◆ GOAL: Every line of the material below should be repeated exactly.
# # # #
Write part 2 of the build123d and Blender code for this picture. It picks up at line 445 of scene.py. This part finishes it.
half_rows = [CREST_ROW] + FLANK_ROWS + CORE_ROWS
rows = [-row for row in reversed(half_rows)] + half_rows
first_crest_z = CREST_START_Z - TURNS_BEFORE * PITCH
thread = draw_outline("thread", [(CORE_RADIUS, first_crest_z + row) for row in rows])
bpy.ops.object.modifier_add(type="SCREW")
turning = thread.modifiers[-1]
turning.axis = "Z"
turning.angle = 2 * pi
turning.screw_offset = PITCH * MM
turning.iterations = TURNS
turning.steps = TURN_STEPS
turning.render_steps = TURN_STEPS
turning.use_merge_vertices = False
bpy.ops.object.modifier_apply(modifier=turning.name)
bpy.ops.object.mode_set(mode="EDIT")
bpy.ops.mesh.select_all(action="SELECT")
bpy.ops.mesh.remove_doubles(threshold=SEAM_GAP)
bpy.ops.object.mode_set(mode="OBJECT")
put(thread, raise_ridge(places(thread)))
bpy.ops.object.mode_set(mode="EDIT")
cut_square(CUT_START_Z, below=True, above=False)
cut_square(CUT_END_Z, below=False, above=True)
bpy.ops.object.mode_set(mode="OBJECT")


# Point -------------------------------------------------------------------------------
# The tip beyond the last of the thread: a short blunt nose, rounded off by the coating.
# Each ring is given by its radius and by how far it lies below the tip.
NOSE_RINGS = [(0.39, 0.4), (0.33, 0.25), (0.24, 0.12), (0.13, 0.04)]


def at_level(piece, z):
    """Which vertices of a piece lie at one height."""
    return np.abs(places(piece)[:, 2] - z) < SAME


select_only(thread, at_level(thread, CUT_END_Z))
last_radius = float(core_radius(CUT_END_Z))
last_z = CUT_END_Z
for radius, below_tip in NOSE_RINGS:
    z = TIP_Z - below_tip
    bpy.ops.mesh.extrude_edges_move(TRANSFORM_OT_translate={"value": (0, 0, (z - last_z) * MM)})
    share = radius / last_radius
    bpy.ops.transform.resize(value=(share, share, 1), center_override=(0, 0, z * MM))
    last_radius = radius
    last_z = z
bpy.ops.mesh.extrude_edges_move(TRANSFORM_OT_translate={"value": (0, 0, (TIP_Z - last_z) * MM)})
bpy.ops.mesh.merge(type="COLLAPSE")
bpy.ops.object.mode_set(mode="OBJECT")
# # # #
◆ PROBLEM SOLUTION:
Write part 2 of the build123d and Blender code for this picture. It picks up at line 445 of scene.py. This part finishes it.
half_rows = [CREST_ROW] + FLANK_ROWS + CORE_ROWS
rows = [-row for row in reversed(half_rows)] + half_rows
first_crest_z = CREST_START_Z - TURNS_BEFORE * PITCH
thread = draw_outline("thread", [(CORE_RADIUS, first_crest_z + row) for row in rows])
bpy.ops.object.modifier_add(type="SCREW")
turning = thread.modifiers[-1]
turning.axis = "Z"
turning.angle = 2 * pi
turning.screw_offset = PITCH * MM
turning.iterations = TURNS
turning.steps = TURN_STEPS
turning.render_steps = TURN_STEPS
turning.use_merge_vertices = False
bpy.ops.object.modifier_apply(modifier=turning.name)
bpy.ops.object.mode_set(mode="EDIT")
bpy.ops.mesh.select_all(action="SELECT")
bpy.ops.mesh.remove_doubles(threshold=SEAM_GAP)
bpy.ops.object.mode_set(mode="OBJECT")
put(thread, raise_ridge(places(thread)))
bpy.ops.object.mode_set(mode="EDIT")
cut_square(CUT_START_Z, below=True, above=False)
cut_square(CUT_END_Z, below=False, above=True)
bpy.ops.object.mode_set(mode="OBJECT")


# Point -------------------------------------------------------------------------------
# The tip beyond the last of the thread: a short blunt nose, rounded off by the coating.
# Each ring is given by its radius and by how far it lies below the tip.
NOSE_RINGS = [(0.39, 0.4), (0.33, 0.25), (0.24, 0.12), (0.13, 0.04)]


def at_level(piece, z):
    """Which vertices of a piece lie at one height."""
    return np.abs(places(piece)[:, 2] - z) < SAME


select_only(thread, at_level(thread, CUT_END_Z))
last_radius = float(core_radius(CUT_END_Z))
last_z = CUT_END_Z
for radius, below_tip in NOSE_RINGS:
    z = TIP_Z - below_tip
    bpy.ops.mesh.extrude_edges_move(TRANSFORM_OT_translate={"value": (0, 0, (z - last_z) * MM)})
    share = radius / last_radius
    bpy.ops.transform.resize(value=(share, share, 1), center_override=(0, 0, z * MM))
    last_radius = radius
    last_z = z
bpy.ops.mesh.extrude_edges_move(TRANSFORM_OT_translate={"value": (0, 0, (TIP_Z - last_z) * MM)})
bpy.ops.mesh.merge(type="COLLAPSE")
bpy.ops.object.mode_set(mode="OBJECT")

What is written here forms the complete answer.